▶ [WORK TO DO]:
Extract each line of the data below exactly as written.

====================

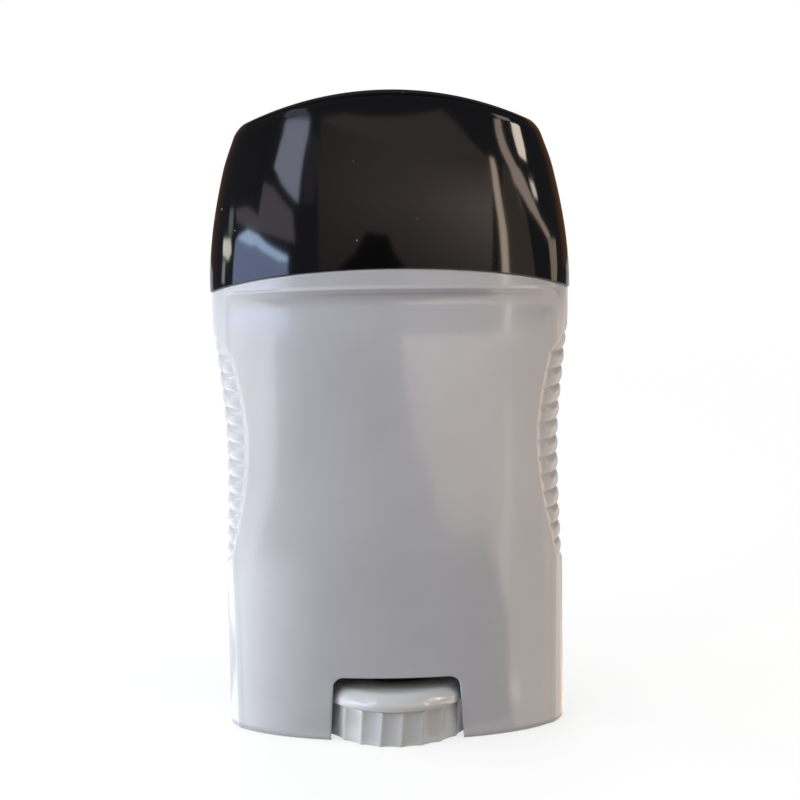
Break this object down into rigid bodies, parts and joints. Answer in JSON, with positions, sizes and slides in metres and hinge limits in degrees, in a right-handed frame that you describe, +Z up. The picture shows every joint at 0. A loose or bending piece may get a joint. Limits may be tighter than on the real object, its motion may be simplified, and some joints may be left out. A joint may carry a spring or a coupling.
{
  "type": "empty deodorant balm container",
  "caption": "Oval twist-up stick container, empty: waisted body with side grips, domed over-cap, screw-driven platform and fluted base knob.",
  "frame": {"origin": "centre of the base, on the surface that the container stands on", "axes": "+Z up along the spindle, +X to the right along the width, +Y to the back, the front face at -Y"},
  "size_m": [0.0625, 0.0292, 0.1135],
  "materials": {
    "body_grey": "silver-grey injection-moulded plastic, slightly pearly, glossy",
    "cap_black": "black injection-moulded plastic with a mirror gloss",
    "knob_grey": "light grey injection-moulded plastic, glossy",
    "natural_plastic": "uncoloured, slightly translucent moulded plastic, satin"
  },
  "bodies": {
    "barrel": {"body": "body_grey"},
    "cap": {"over_cap": "cap_black"},
    "dial": {"knob": "knob_grey", "spindle": "natural_plastic"},
    "carrier": {"platform": "natural_plastic"}
  },
  "joints": [
    {"name": "cap_lift", "type": "slide", "parent": "barrel", "child": "cap", "axis": [0, 0, 1], "range_m": [0, 0.05]},
    {"name": "dial_turn", "type": "hinge", "parent": "barrel", "child": "dial", "pos_m": [0, 0, 0.0175], "axis": [0, 0, 1], "range_deg": [0, 5400]},
    {"name": "platform_rise", "type": "slide", "parent": "barrel", "child": "carrier", "axis": [0, 0, 1], "range_m": [0, 0.06]}
  ],
  "couplings": [
    {"joint": "platform_rise", "follows": "dial_turn", "m_per_rad": 0.00063662}
  ]
}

====================

▶ [RESPONSE]:
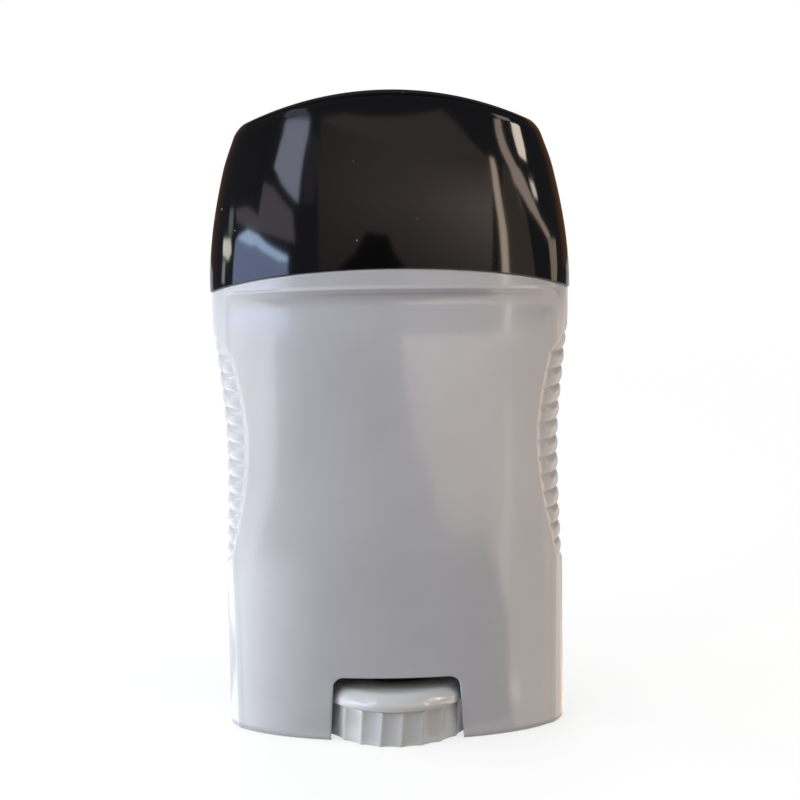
Break this object down into rigid bodies, parts and joints. Answer in JSON, with positions, sizes and slides in metres and hinge limits in degrees, in a right-handed frame that you describe, +Z up. The picture shows every joint at 0. A loose or bending piece may get a joint. Limits may be tighter than on the real object, its motion may be simplified, and some joints may be left out. A joint may carry a spring or a coupling.
{
  "type": "empty deodorant balm container",
  "caption": "Oval twist-up stick container, empty: waisted body with side grips, domed over-cap, screw-driven platform and fluted base knob.",
  "frame": {"origin": "centre of the base, on the surface that the container stands on", "axes": "+Z up along the spindle, +X to the right along the width, +Y to the back, the front face at -Y"},
  "size_m": [0.0625, 0.0292, 0.1135],
  "materials": {
    "body_grey": "silver-grey injection-moulded plastic, slightly pearly, glossy",
    "cap_black": "black injection-moulded plastic with a mirror gloss",
    "knob_grey": "light grey injection-moulded plastic, glossy",
    "natural_plastic": "uncoloured, slightly translucent moulded plastic, satin"
  },
  "bodies": {
    "barrel": {"body": "body_grey"},
    "cap": {"over_cap": "cap_black"},
    "dial": {"knob": "knob_grey", "spindle": "natural_plastic"},
    "carrier": {"platform": "natural_plastic"}
  },
  "joints": [
    {"name": "cap_lift", "type": "slide", "parent": "barrel", "child": "cap", "axis": [0, 0, 1], "range_m": [0, 0.05]},
    {"name": "dial_turn", "type": "hinge", "parent": "barrel", "child": "dial", "pos_m": [0, 0, 0.0175], "axis": [0, 0, 1], "range_deg": [0, 5400]},
    {"name": "platform_rise", "type": "slide", "parent": "barrel", "child": "carrier", "axis": [0, 0, 1], "range_m": [0, 0.06]}
  ],
  "couplings": [
    {"joint": "platform_rise", "follows": "dial_turn", "m_per_rad": 0.00063662}
  ]
}